The ablation experiments were conducted to verify the effects of introducing the SENet network structure and the improved loss function. Using the method of controlled variables, four sets of experiments were performed by adding different improved modules. The final evaluation index data are shown in Table I.
Evaluation index table of ablation experiments
Model | SSIM | PSNR |
---|---|---|
CycleGAN | 0.50 | 15.6 |
CycleGAN+SENet | 0.61 | 16.7 |
CycleGAN+improved loss function | 0.68 | 15.9 |
CycleGAN+SENet+improved loss function. | 0.77 | 18.9 |
According to Table I, the baseline CycleGAN model exhibited the poorest performance. Incorporating the SENet channel attention mechanism led to an SSIM increase of 0.11 and a PSNR increase of 1.1. Compared to the original CycleGAN, the version with enhanced loss functions showed SSIM and PSNR improvements of 0.18 and 0.3, respectively. By combining these approaches, SSIM reached 0.77, while PSNR achieved 18.9. The experimental results indicate that both methods, when used independently, can enhance the pattern details and texture quality. By combining these two methods in this paper, a more ideal pattern generation effect can be achieved.
In this paper, two image generation methods, GAN (Generative Adversarial Network) and DRIT (Diversity Regularized Image-to-Image Translation), were selected to conduct comparative experiments and evaluate the effectiveness of image generation. GAN is a form of generative adversarial network that generates images by allowing two neural networks (generator and discriminator) to learn from each other in an adversarial manner. DRIT is a model that can achieve image translation with different styles.
As shown in Figure 10, (a) represents the target-type image and the original image; (b) is the image generated by the GAN model, which performs poorly in terms of color and texture, significantly differing from the original image; (c) depicts the image produced by the DRIT model, which although retains some texture features, differs greatly in color features and appears blurry. (d) is the image generated by the CycleGAN model, which, compared to DRIT, not only preserves texture and color features but also exhibits richer details.

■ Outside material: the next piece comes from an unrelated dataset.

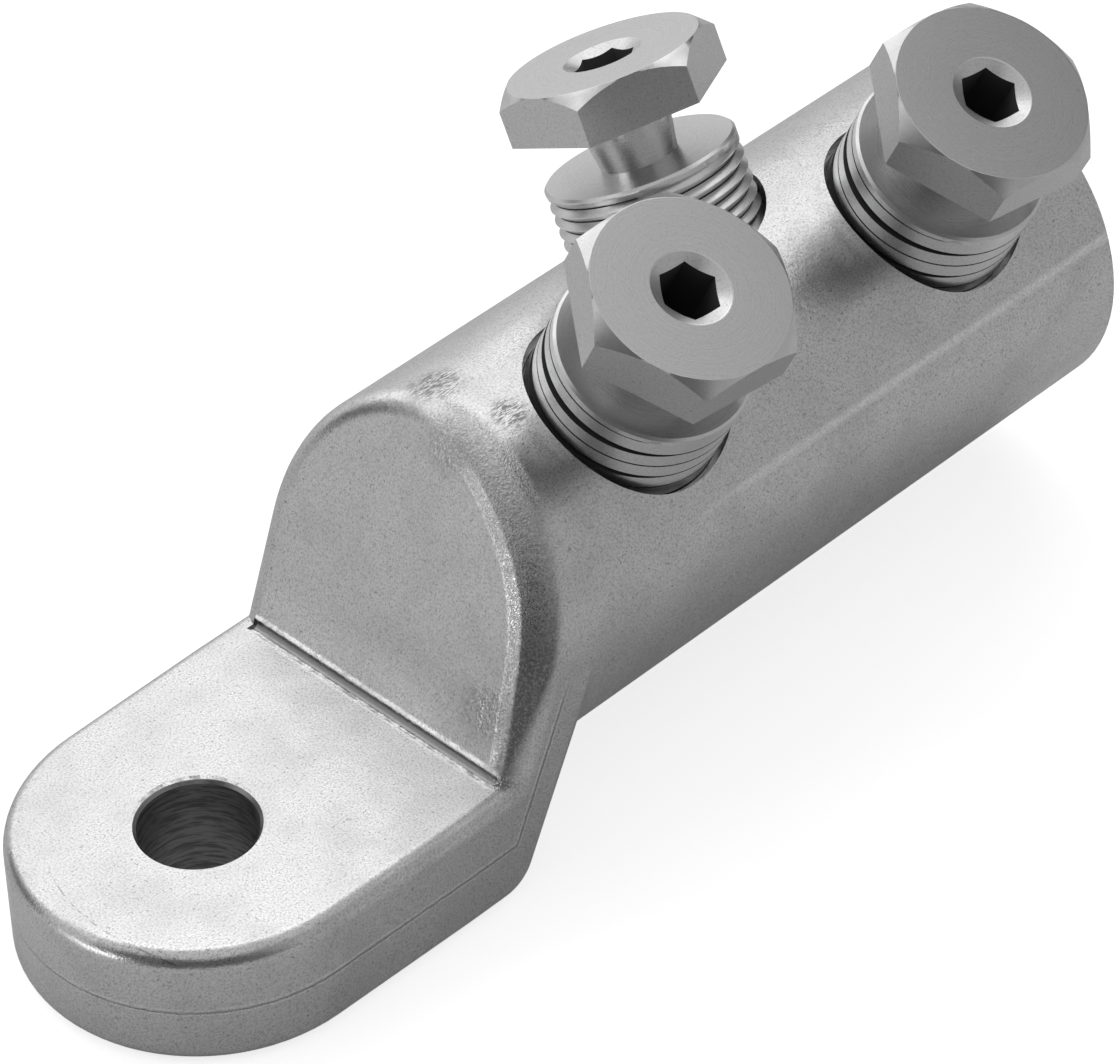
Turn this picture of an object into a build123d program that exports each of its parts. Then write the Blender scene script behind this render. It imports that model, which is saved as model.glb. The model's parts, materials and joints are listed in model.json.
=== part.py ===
from build123d import *
from math import cos, radians, sin, tan
import os

os.makedirs("parts", exist_ok=True)

# Millimetres. The origin is the stud hole's axis at the palm's underside, +X runs along the barrel
# towards the cable, +Z is up, and the bolts lean to -Y and to +Y in turn.

# Palm, the flat end that is bolted to a busbar
palm_thickness = 15.0
palm_end_r = 20.65
palm_end_centre_x = 0.35
palm_flare_x = 19.0
palm_edge_round = 2.0
palm_lap = 0.2
stud_hole_d = 13.0
stud_hole_chamfer = 0.65

# Shoulder, the step that leans back from the palm up to the barrel
crease_x = 25.2
face_slope = 69.5
face_round = 3.2
underside_x = 27.4
underside_slope = 64.2
bend_round = 5.0
throat_round = 4.0
groove_r = 0.7
groove_lift = 0.35
groove_lip_round = 0.35
groove_length = 37.0

# Barrel, the tube that takes the conductor
barrel_d = 42.0
barrel_underside_z = 5.15
barrel_end_x = 122.6
mouth_chamfer = 0.8
bore_d = 26.0
bore_end_x = 43.0
bore_point_angle = 118.0
bore_chamfer = 1.0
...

Comparison of images generated by different models
To evaluate the quality of the generated camouflage patterns, two metrics, SSIM and PSNR, were used, and the final evaluation results are presented in Table II.
Comparative experimental evaluation score table
GAN | 0.19 | 13.5 |
DRIT | 0.48 | 14.8 |
CycleGAN+SENet+improved loss function | 0.77 | 18.9 |
As seen from Table II, the SSIM value of our proposed method is 0.58 higher than that of the GAN model and 0.29 higher than the DRIT model. Similarly, the PSNR value of our method is 5.4 higher than the GAN model and 4.1 higher than the DRIT model. Combining the results from Table II and Figure 10, it can be concluded that our proposed method achieves superior performance, both in terms of visual perception and the SSIM and PSNR scores.
This paper investigates a digital camouflage generation method based on an improved CycleGAN. Firstly, the combination of residual networks with channel attention mechanisms is explored, which enables the network to focus more on important channel features. Secondly, the use of WGAN-GP loss instead of the original GAN Loss improves the adversarial loss function, avoiding the common problem of unstable outputs in traditional generative adversarial networks, thus generating more realistic and clearer samples. Lastly, a color preservation loss function is added to prevent the generator from autonomously modifying the image's hue before and after image translation, avoiding color changes. Experimental results demonstrate that compared to other methods, the proposed approach produces camouflage patterns with more realistic texture details and higher fusion with the background, confirming the effectiveness of this method.